I'm supposed to be past the age where I give tinker's damn about birthdays, particularly my own (although if I wish to be around to see a few more of mine I must take care to not forget the birthday of the missus) but my attitude is that, for most people, birthdays aren't all that until you run out of them.  Well, not me.

I mean, yeah, they're great when you're a kid (at least theoretically; see below) and there are a couple of milestone birthdays that are alleged to be the bomb as you leave childhood behind: 16, 18, 21.   But then the milestones aren't such groovy ones.  Dirty thirty, oh lordy look who's forty, so on and so forth.  We're supposed to have this sense that after, say, twenty-five or so we've crested, and it's all on the downslope after that, and birthdays simply become signposts whizzing by on the way down to that long dirt nap.

Well.   Maybe so.  But you won't hear it from me.

See, Death is out there.   Stalking me, like that famous figure from John O'Hara's "Appointment in Samara".   Sooner or later, he'll catch up to me.  Sooner or later, I'll have had my last meal, my last really good roll in the hay, listened to my last song, read the last finely-wrought sentence, and then . . . Well, who knows?  I'm like Hamlet on that one.  "To sleep, perchance to dream?  Ay, there's the rub."

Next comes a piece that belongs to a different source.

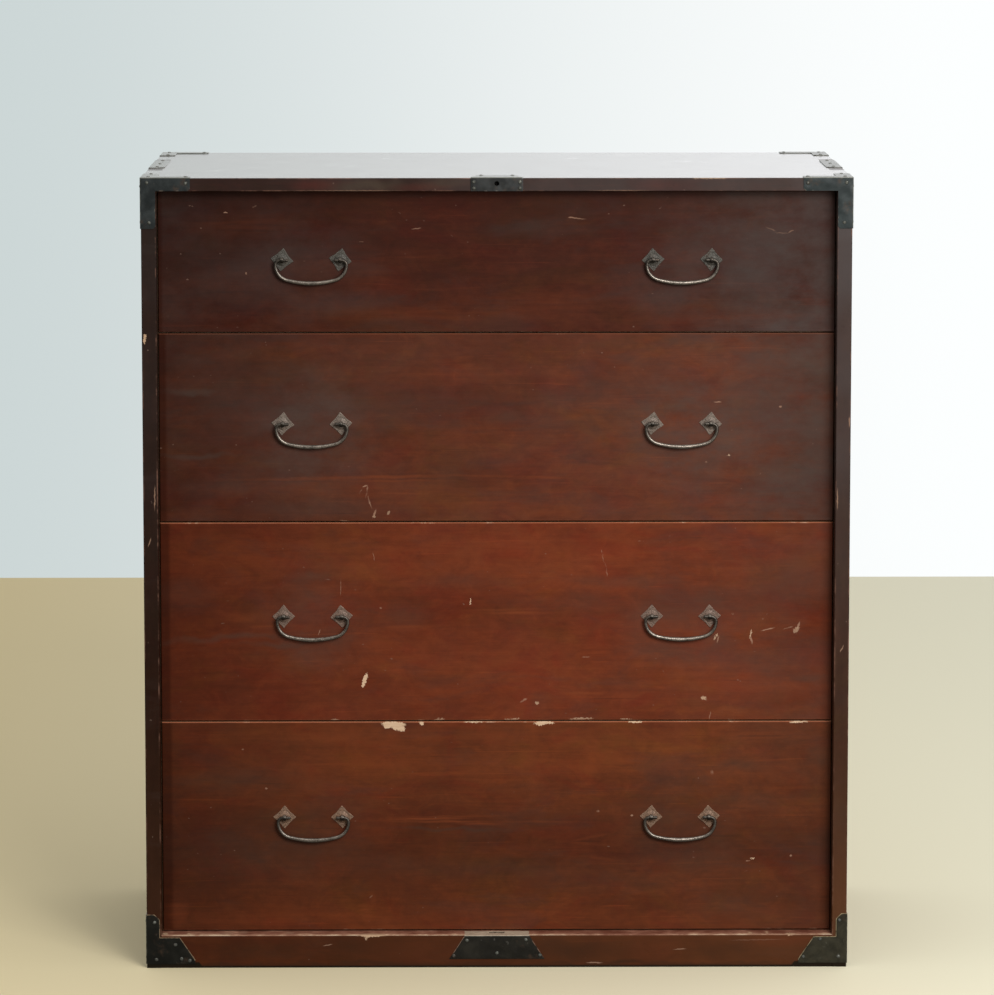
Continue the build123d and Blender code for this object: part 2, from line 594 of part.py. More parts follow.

In the meantime, though, every birthday marks a marvelous occasion to raise two middle fingers to that grim reaping hardass.    My birthday is April 11 (double April Fools, sez I) and on that date every year since I was old enough to understand this stupid mortality crap, I have seized the opportunity to flip death the biggest bird I can manage.   Screw you, dark angel!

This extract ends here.